### Stated problem
Return the material below in full and exactly.

### Information shown
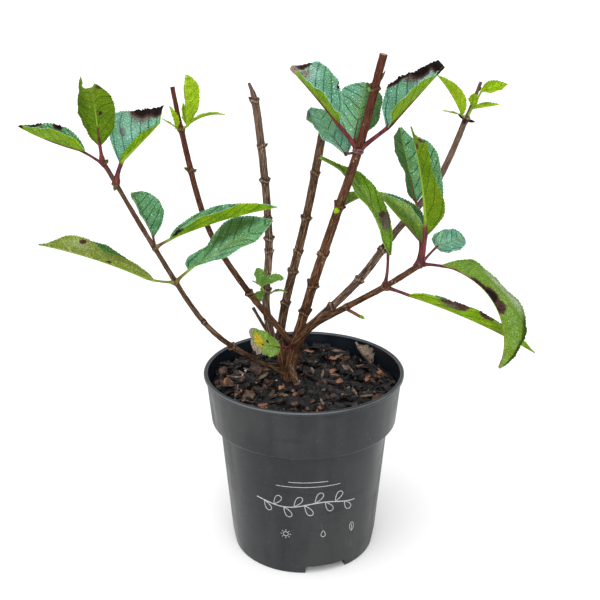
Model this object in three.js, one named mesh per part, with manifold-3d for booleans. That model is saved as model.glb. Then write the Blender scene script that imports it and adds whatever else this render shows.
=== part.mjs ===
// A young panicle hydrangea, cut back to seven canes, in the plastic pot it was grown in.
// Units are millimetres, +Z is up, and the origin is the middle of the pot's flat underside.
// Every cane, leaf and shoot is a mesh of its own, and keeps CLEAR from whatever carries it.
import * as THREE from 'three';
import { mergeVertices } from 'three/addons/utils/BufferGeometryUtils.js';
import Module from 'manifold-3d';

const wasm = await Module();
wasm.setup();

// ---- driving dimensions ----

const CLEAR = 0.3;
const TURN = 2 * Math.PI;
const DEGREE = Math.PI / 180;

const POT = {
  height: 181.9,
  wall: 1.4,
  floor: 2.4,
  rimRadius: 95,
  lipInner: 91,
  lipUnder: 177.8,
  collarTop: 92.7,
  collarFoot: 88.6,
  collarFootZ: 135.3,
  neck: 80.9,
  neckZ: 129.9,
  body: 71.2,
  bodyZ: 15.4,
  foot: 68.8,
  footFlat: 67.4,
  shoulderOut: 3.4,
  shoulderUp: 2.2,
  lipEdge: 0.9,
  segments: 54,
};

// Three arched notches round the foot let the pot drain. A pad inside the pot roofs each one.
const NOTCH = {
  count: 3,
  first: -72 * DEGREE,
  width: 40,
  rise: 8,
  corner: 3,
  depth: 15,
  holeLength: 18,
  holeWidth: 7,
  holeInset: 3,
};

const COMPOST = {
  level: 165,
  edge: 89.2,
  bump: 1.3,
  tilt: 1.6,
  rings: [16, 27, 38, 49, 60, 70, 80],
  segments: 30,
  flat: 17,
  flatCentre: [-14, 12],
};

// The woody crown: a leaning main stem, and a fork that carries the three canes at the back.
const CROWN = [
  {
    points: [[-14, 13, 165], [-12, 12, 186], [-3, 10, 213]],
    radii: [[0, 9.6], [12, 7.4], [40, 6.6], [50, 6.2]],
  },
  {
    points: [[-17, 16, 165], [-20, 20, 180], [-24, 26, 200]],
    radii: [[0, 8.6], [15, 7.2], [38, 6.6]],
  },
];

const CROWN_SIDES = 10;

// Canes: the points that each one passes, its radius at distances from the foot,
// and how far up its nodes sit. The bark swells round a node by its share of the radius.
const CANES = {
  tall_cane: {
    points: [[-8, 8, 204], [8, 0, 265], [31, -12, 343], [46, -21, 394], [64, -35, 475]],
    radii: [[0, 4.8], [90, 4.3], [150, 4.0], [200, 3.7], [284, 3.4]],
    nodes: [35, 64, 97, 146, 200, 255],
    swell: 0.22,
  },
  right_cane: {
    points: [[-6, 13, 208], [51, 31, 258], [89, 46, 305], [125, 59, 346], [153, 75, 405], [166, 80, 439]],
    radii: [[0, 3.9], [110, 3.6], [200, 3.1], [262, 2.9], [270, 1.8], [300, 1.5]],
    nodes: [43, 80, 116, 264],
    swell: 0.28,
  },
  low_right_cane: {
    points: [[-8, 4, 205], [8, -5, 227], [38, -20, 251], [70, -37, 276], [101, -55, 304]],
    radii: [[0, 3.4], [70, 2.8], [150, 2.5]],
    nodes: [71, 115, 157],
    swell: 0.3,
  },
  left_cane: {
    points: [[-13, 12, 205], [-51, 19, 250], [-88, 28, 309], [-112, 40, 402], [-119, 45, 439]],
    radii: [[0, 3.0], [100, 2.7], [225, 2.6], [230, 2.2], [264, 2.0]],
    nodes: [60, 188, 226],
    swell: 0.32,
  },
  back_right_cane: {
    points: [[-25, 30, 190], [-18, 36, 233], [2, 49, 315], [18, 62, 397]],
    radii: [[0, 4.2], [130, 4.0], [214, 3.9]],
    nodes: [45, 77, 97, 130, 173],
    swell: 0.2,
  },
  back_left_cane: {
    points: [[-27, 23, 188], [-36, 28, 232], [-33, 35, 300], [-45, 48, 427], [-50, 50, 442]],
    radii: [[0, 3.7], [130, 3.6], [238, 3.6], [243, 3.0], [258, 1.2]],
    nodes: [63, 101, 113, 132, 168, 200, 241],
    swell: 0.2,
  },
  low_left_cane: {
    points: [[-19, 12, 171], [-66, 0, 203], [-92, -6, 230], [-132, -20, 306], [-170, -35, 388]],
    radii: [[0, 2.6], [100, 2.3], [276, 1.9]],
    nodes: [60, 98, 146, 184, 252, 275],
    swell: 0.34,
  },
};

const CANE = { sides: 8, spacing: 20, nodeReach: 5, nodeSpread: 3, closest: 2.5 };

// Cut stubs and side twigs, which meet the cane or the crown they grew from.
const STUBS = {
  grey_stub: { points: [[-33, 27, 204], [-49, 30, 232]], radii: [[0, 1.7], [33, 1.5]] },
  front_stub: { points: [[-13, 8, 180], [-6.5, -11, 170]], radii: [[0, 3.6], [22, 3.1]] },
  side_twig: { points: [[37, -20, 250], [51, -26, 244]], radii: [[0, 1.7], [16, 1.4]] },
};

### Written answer
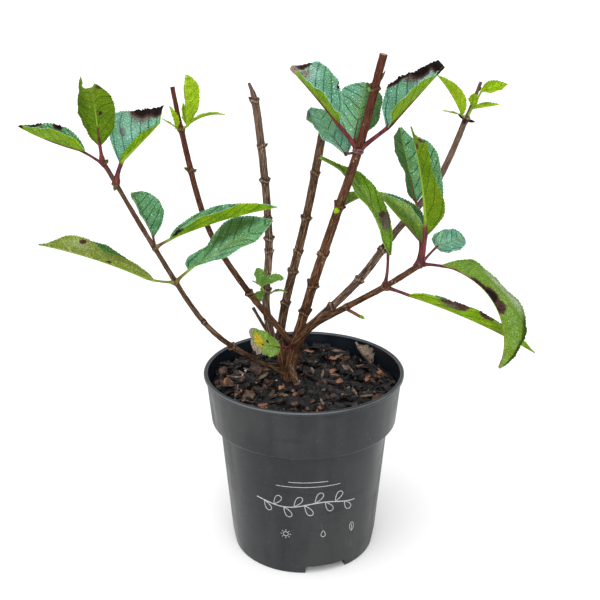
Model this object in three.js, one named mesh per part, with manifold-3d for booleans. That model is saved as model.glb. Then write the Blender scene script that imports it and adds whatever else this render shows.
=== part.mjs ===
// A young panicle hydrangea, cut back to seven canes, in the plastic pot it was grown in.
// Units are millimetres, +Z is up, and the origin is the middle of the pot's flat underside.
// Every cane, leaf and shoot is a mesh of its own, and keeps CLEAR from whatever carries it.
import * as THREE from 'three';
import { mergeVertices } from 'three/addons/utils/BufferGeometryUtils.js';
import Module from 'manifold-3d';

const wasm = await Module();
wasm.setup();

// ---- driving dimensions ----

const CLEAR = 0.3;
const TURN = 2 * Math.PI;
const DEGREE = Math.PI / 180;

const POT = {
  height: 181.9,
  wall: 1.4,
  floor: 2.4,
  rimRadius: 95,
  lipInner: 91,
  lipUnder: 177.8,
  collarTop: 92.7,
  collarFoot: 88.6,
  collarFootZ: 135.3,
  neck: 80.9,
  neckZ: 129.9,
  body: 71.2,
  bodyZ: 15.4,
  foot: 68.8,
  footFlat: 67.4,
  shoulderOut: 3.4,
  shoulderUp: 2.2,
  lipEdge: 0.9,
  segments: 54,
};

// Three arched notches round the foot let the pot drain. A pad inside the pot roofs each one.
const NOTCH = {
  count: 3,
  first: -72 * DEGREE,
  width: 40,
  rise: 8,
  corner: 3,
  depth: 15,
  holeLength: 18,
  holeWidth: 7,
  holeInset: 3,
};

const COMPOST = {
  level: 165,
  edge: 89.2,
  bump: 1.3,
  tilt: 1.6,
  rings: [16, 27, 38, 49, 60, 70, 80],
  segments: 30,
  flat: 17,
  flatCentre: [-14, 12],
};

// The woody crown: a leaning main stem, and a fork that carries the three canes at the back.
const CROWN = [
  {
    points: [[-14, 13, 165], [-12, 12, 186], [-3, 10, 213]],
    radii: [[0, 9.6], [12, 7.4], [40, 6.6], [50, 6.2]],
  },
  {
    points: [[-17, 16, 165], [-20, 20, 180], [-24, 26, 200]],
    radii: [[0, 8.6], [15, 7.2], [38, 6.6]],
  },
];

const CROWN_SIDES = 10;

// Canes: the points that each one passes, its radius at distances from the foot,
// and how far up its nodes sit. The bark swells round a node by its share of the radius.
const CANES = {
  tall_cane: {
    points: [[-8, 8, 204], [8, 0, 265], [31, -12, 343], [46, -21, 394], [64, -35, 475]],
    radii: [[0, 4.8], [90, 4.3], [150, 4.0], [200, 3.7], [284, 3.4]],
    nodes: [35, 64, 97, 146, 200, 255],
    swell: 0.22,
  },
  right_cane: {
    points: [[-6, 13, 208], [51, 31, 258], [89, 46, 305], [125, 59, 346], [153, 75, 405], [166, 80, 439]],
    radii: [[0, 3.9], [110, 3.6], [200, 3.1], [262, 2.9], [270, 1.8], [300, 1.5]],
    nodes: [43, 80, 116, 264],
    swell: 0.28,
  },
  low_right_cane: {
    points: [[-8, 4, 205], [8, -5, 227], [38, -20, 251], [70, -37, 276], [101, -55, 304]],
    radii: [[0, 3.4], [70, 2.8], [150, 2.5]],
    nodes: [71, 115, 157],
    swell: 0.3,
  },
  left_cane: {
    points: [[-13, 12, 205], [-51, 19, 250], [-88, 28, 309], [-112, 40, 402], [-119, 45, 439]],
    radii: [[0, 3.0], [100, 2.7], [225, 2.6], [230, 2.2], [264, 2.0]],
    nodes: [60, 188, 226],
    swell: 0.32,
  },
  back_right_cane: {
    points: [[-25, 30, 190], [-18, 36, 233], [2, 49, 315], [18, 62, 397]],
    radii: [[0, 4.2], [130, 4.0], [214, 3.9]],
    nodes: [45, 77, 97, 130, 173],
    swell: 0.2,
  },
  back_left_cane: {
    points: [[-27, 23, 188], [-36, 28, 232], [-33, 35, 300], [-45, 48, 427], [-50, 50, 442]],
    radii: [[0, 3.7], [130, 3.6], [238, 3.6], [243, 3.0], [258, 1.2]],
    nodes: [63, 101, 113, 132, 168, 200, 241],
    swell: 0.2,
  },
  low_left_cane: {
    points: [[-19, 12, 171], [-66, 0, 203], [-92, -6, 230], [-132, -20, 306], [-170, -35, 388]],
    radii: [[0, 2.6], [100, 2.3], [276, 1.9]],
    nodes: [60, 98, 146, 184, 252, 275],
    swell: 0.34,
  },
};

const CANE = { sides: 8, spacing: 20, nodeReach: 5, nodeSpread: 3, closest: 2.5 };

// Cut stubs and side twigs, which meet the cane or the crown they grew from.
const STUBS = {
  grey_stub: { points: [[-33, 27, 204], [-49, 30, 232]], radii: [[0, 1.7], [33, 1.5]] },
  front_stub: { points: [[-13, 8, 180], [-6.5, -11, 170]], radii: [[0, 3.6], [22, 3.1]] },
  side_twig: { points: [[37, -20, 250], [51, -26, 244]], radii: [[0, 1.7], [16, 1.4]] },
};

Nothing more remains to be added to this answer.